Dark Reaper, to mirror what Kev said above, that is probably what you are looking at. It depends on the airport your at, but generally you get paid a buck or two better than the people on the ramp due to extra responsibility. Also, you might get to play with the enroute radio a little bit too :). Let us know your freq and base!
 
The position is more on ramp coordination, but I am not too sure about it. ASIG website does give details. I know stress wont be a problem... go work in a news room and you will know what I mean. Right now my options if I want a position that pays more than mine right now is a Fueling supervisor or a Dispatcher, within the ASIG system. I work at Signature but there is only two bases of all SFS that fuels commercial and I am at one of them. ASIG is our sister company so an internal transfer should not be a problem.
 
The position is more on ramp coordination, but I am not too sure about it. ASIG website does give details. I know stress wont be a problem... go work in a news room and you will know what I mean. Right now my options if I want a position that pays more than mine right now is a Fueling supervisor or a Dispatcher, within the ASIG system. I work at Signature but there is only two bases of all SFS that fuels commercial and I am at one of them. ASIG is our sister company so an internal transfer should not be a problem.

Dispatch is a fun job, and your inside a lot more. It's not an aircraft dispatcher position which is the forum you posted in, which is what Kev was trying to say.

Go for it man, looks good on a resume if you ever go base manager.
 
The position is more on ramp coordination, but I am not too sure about it. ASIG website does give details. I know stress wont be a problem... go work in a news room and you will know what I mean. Right now my options if I want a position that pays more than mine right now is a Fueling supervisor or a Dispatcher, within the ASIG system. I work at Signature but there is only two bases of all SFS that fuels commercial and I am at one of them. ASIG is our sister company so an internal transfer should not be a problem.

Nice to see another Signature employee here! Somedays I want to transfer over to ASIG too.
 
I have heard of people with dispatch licenses being hired to work in airport operation positions, but as previously mentioned it is not a dispatch job in the traditional sense. Often a company will be contracted to provide weight and balance services, put together weather packages, etc. for international carriers, and usually those carriers like the person doing it to have a dispatcher license. I am not sure what the pay or non-rev benefits are like, but I think at the larger airports it pays decently. However, it would not be a stepping stone to working at a major, in all likelihood, since they want to see actual flight planning experience. However if you're already working at an airport and it enables you to make more money without having to move it could well be worth it...and if you did ever decide to pursue "classic" dispatching it would look good on a resume for a smaller or regional carrier (vs. your competition with no airline experience.) Just my personal thoughts/opinions here, you understand. Best of luck in reaching your career goals!
 
I have heard of people with dispatch licenses being hired to work in airport operation positions, but as previously mentioned it is not a dispatch job in the traditional sense. Often a company will be contracted to provide weight and balance services, put together weather packages, etc. for international carriers, and usually those carriers like the person doing it to have a dispatcher license. I am not sure what the pay or non-rev benefits are like, but I think at the larger airports it pays decently. However, it would not be a stepping stone to working at a major, in all likelihood, since they want to see actual flight planning experience. However if you're already working at an airport and it enables you to make more money without having to move it could well be worth it...and if you did ever decide to pursue "classic" dispatching it would look good on a resume for a smaller or regional carrier (vs. your competition with no airline experience.) Just my personal thoughts/opinions here, you understand. Best of luck in reaching your career goals!
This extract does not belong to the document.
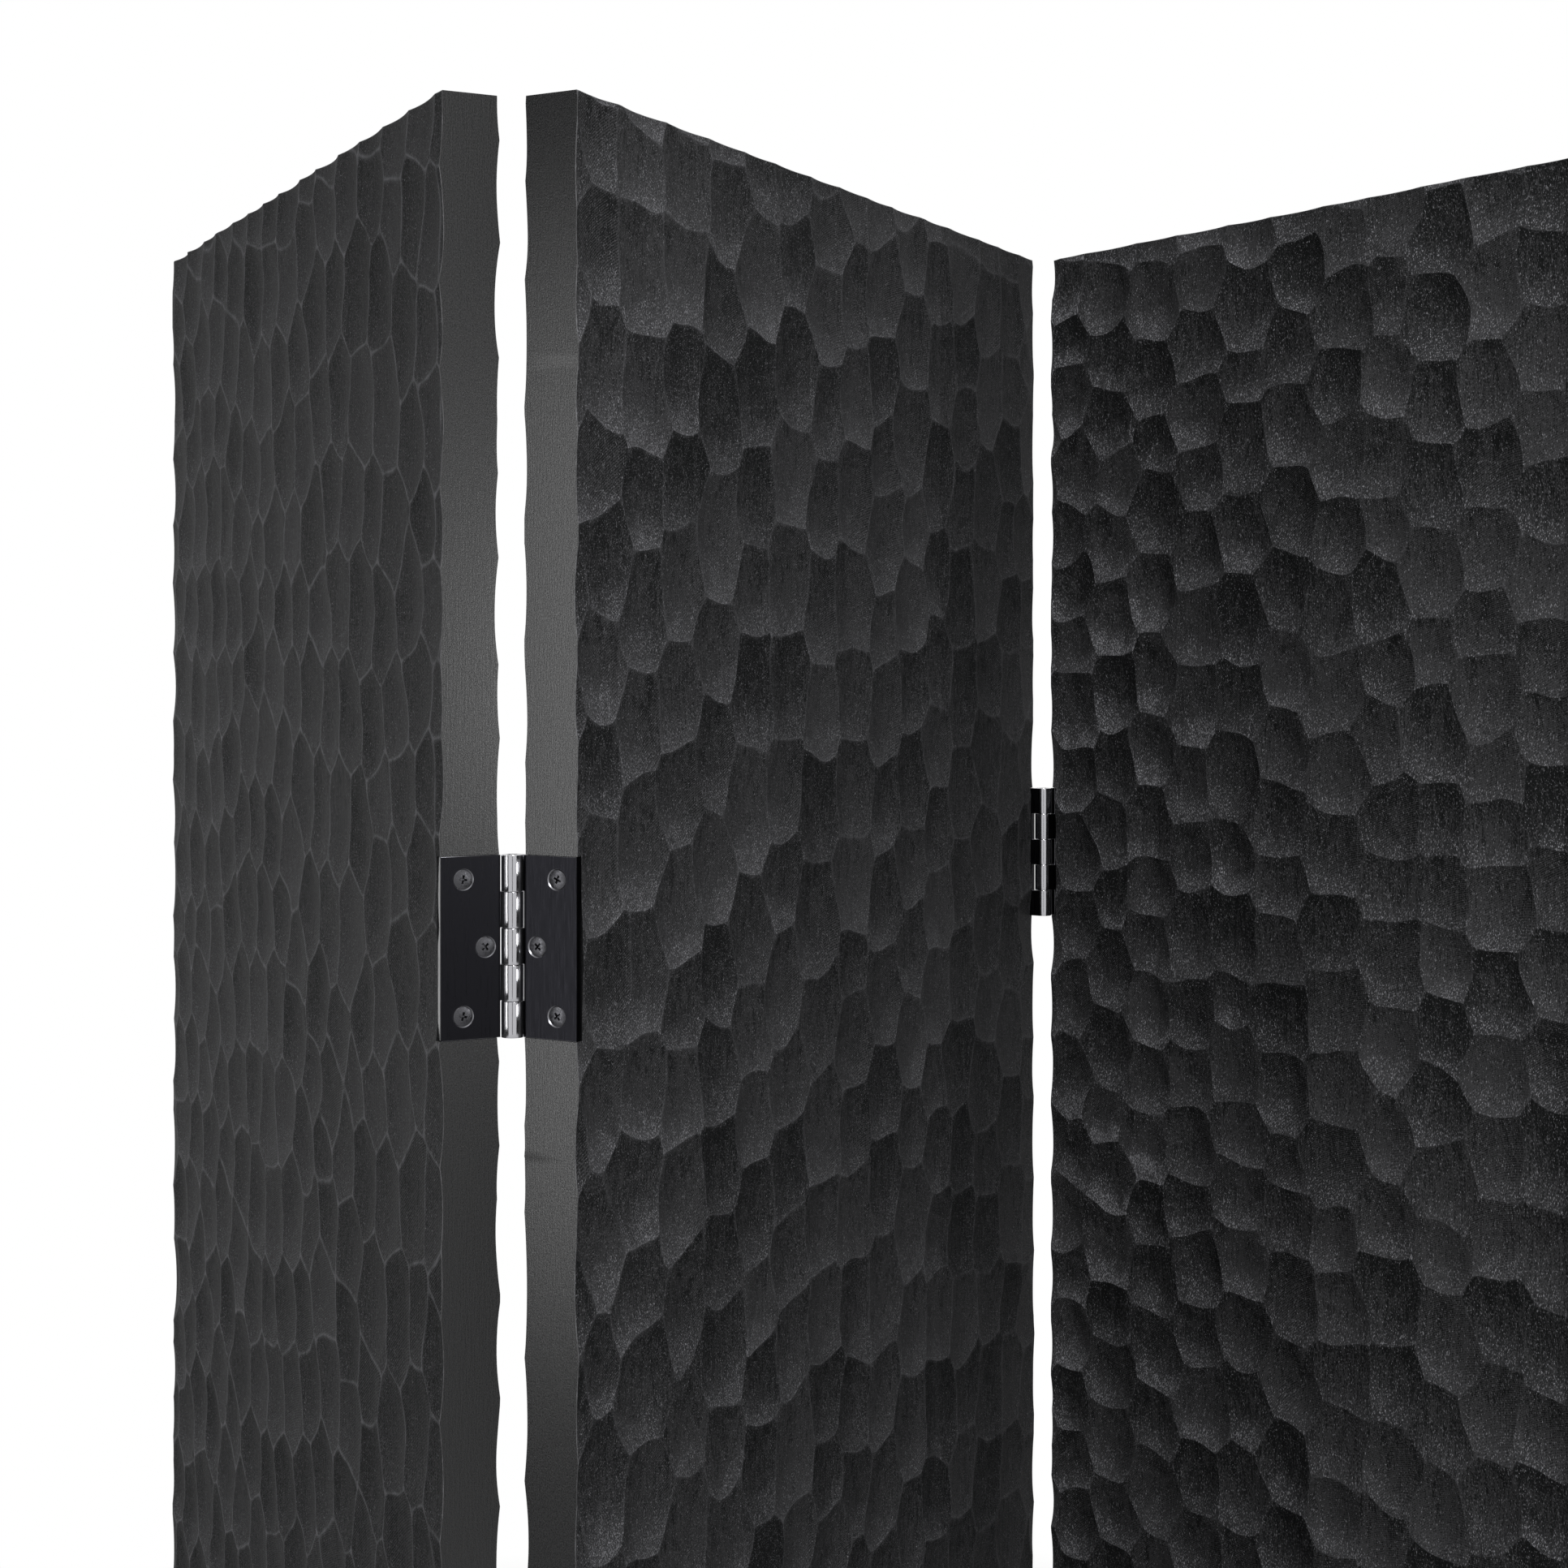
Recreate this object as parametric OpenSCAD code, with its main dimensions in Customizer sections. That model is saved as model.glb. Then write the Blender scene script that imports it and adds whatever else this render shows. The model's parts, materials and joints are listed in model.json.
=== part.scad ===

I did some of what you mentioned above but we actually did do flight planning for some of them (Turkish, Olympic, China Eastern (Cargo King), Royal Air Maroc, AeroMar (before they went Tango Uniform), so on and so on. Most of the guys who stuck with the Dispatching made it to Polar/Atlas, North American, Eos (before they went Tango Uniform), Jetblue and so on.

Sometimes this job is strictly a glorified ramp coordinator, sometimes the job has real hope for the future. Either way, if it pays more, get on it.